At Steart Wetlands, architects plans have been developed to support fundraising for new volunteer and staff facilities, and community consultation is now being carried out to gauge local support for the project. We have also re-seeded 18 acres on Stockland Marshes and a 5km flood bank with a wildflower and grass meadow mix to greatly improve biodiversity, and produce a higher yield for the local farmer that manages these meadows. In turn, we will see more invertebrates, including pollinators, attracted to the site.
Wildflower meadow
At Slimbridge, the National Heritage Lottery-funded Slimbridge 2020 is ongoing, major components of which have now been delivered, including a new, fully-accessible, three-story, open-top Estuary Tower, which was opened at a highly successful event in mid-November. The major new works still under construction include Mission Possible, an exhibit which showcases our conservation breeding work, telling the story of the pioneering work on Nene, the techniques we have developed, and how we are applying them today to help put lost species back into our wetland landscapes including Madagascar pochard.
Despite bad weather, works are progressing on schedule, and are due for completion May 2020. Another new exhibit, the Living Wetland Theatre, also due to open during the summer will provide an open air theatre which will focus on wetland conservation, and an aviary which will showcase UK wetlands and ambassador species.
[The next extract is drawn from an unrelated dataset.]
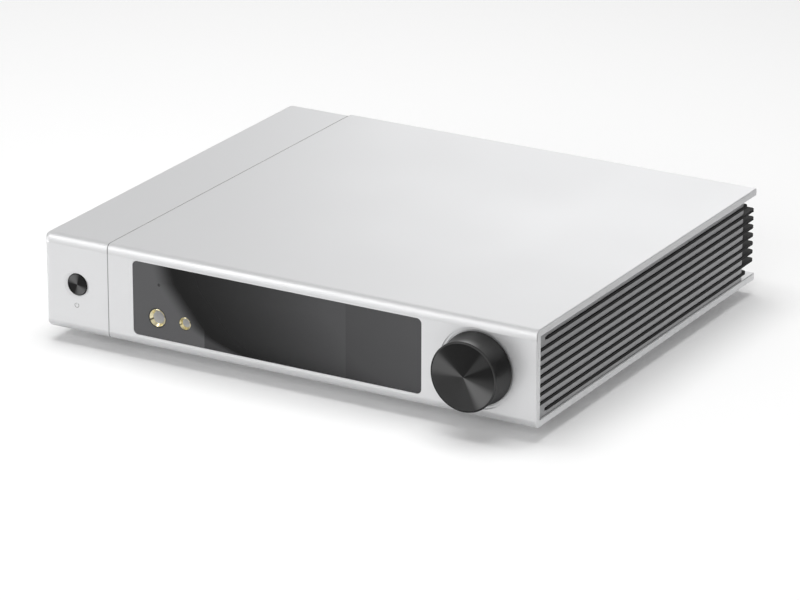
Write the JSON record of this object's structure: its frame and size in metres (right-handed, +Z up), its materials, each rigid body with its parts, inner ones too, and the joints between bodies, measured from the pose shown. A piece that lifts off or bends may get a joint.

The final elements to complete the new habitats and wildlife safari route along the Summer Walkway will be complete in time for summer opening.
At Arundel, planning permission has been received for a major new aviary, featuring the underwater viewing of diving ducks. The project has been extended to include refurbishment of the adjacent exhibits, which require substantial de-silting and anti-erosion works. Removal of the existing birds, and draining down the area, has already started, in preparation for groundworks to start in January, with completion planned for summer 2020.